Japan's overall economic fundamentals remain stable, with wages continuing to increase. The Bank of Japan has recently raised interest rates to 0.5%, the highest level since 2008, driven by rising inflation and wages. However, given the increased volatility in the Japanese yen, our team maintains a neutral stance on Japanese equities. Although Japan is normalising monetary policy, the process will be slow and murky. Given the persistent divergence in US-Japan monetary policies, the yen will likely remain volatile, which will subsequently affecting the performance of Japanese equities.

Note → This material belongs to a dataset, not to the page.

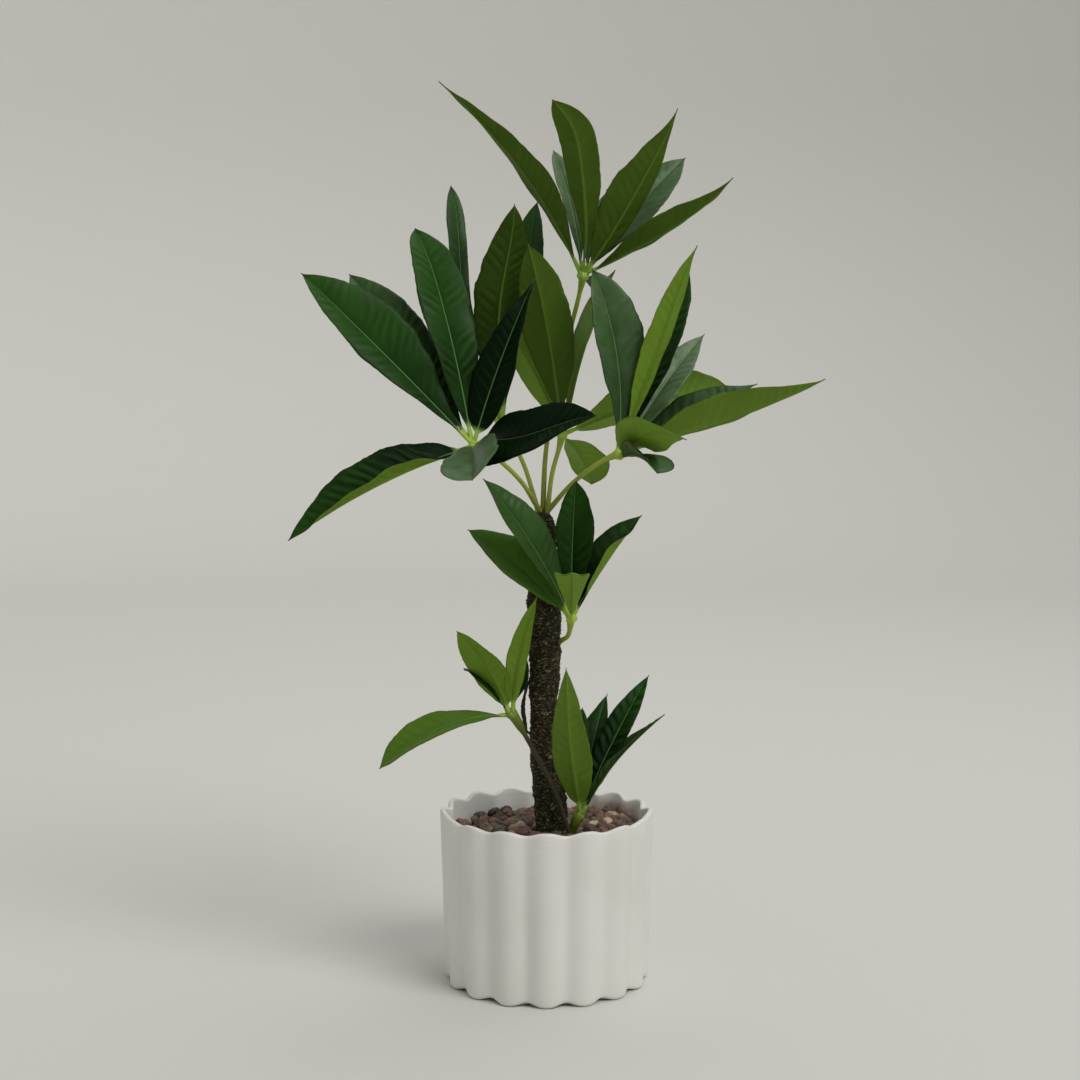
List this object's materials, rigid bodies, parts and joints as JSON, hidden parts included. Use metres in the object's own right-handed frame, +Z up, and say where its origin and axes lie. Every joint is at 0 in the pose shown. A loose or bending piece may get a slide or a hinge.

Source: dashboard.e-stat.go.jp as of 7 Feb 2025

Within Asia, the team remains bullish on India, whose economy is driven by domestic demand and structural growth. Since Prime Minister Narendra Modi assumed leadership, the nation has been channeling 5-6% of its GDP into infrastructure spending. This, combined with policy stability and a growing middle class, is propelling steady growth across the retail, finance, and property sectors, thereby reducing India's dependence on other countries. Its stock market, as a result, is less vulnerable to global economic volatility. Sectors favoured by our team include finance, industrials, telecommunications, and energy providers.

Trump's return in 2025 will bring new perspectives and challenges to international relations and global markets, while complicating China's path to economic recovery. In light of these fresh uncertainties, fundamental soundness becomes increasingly critical. Currently, our team favours US and Asian technology industries with robust structural growth potential, as well as Chinese and Japanese value stocks that are trading at reasonable valuations. Also in focus are Indian equities driven by domestic demand and those relatively insulated from global economic volatility.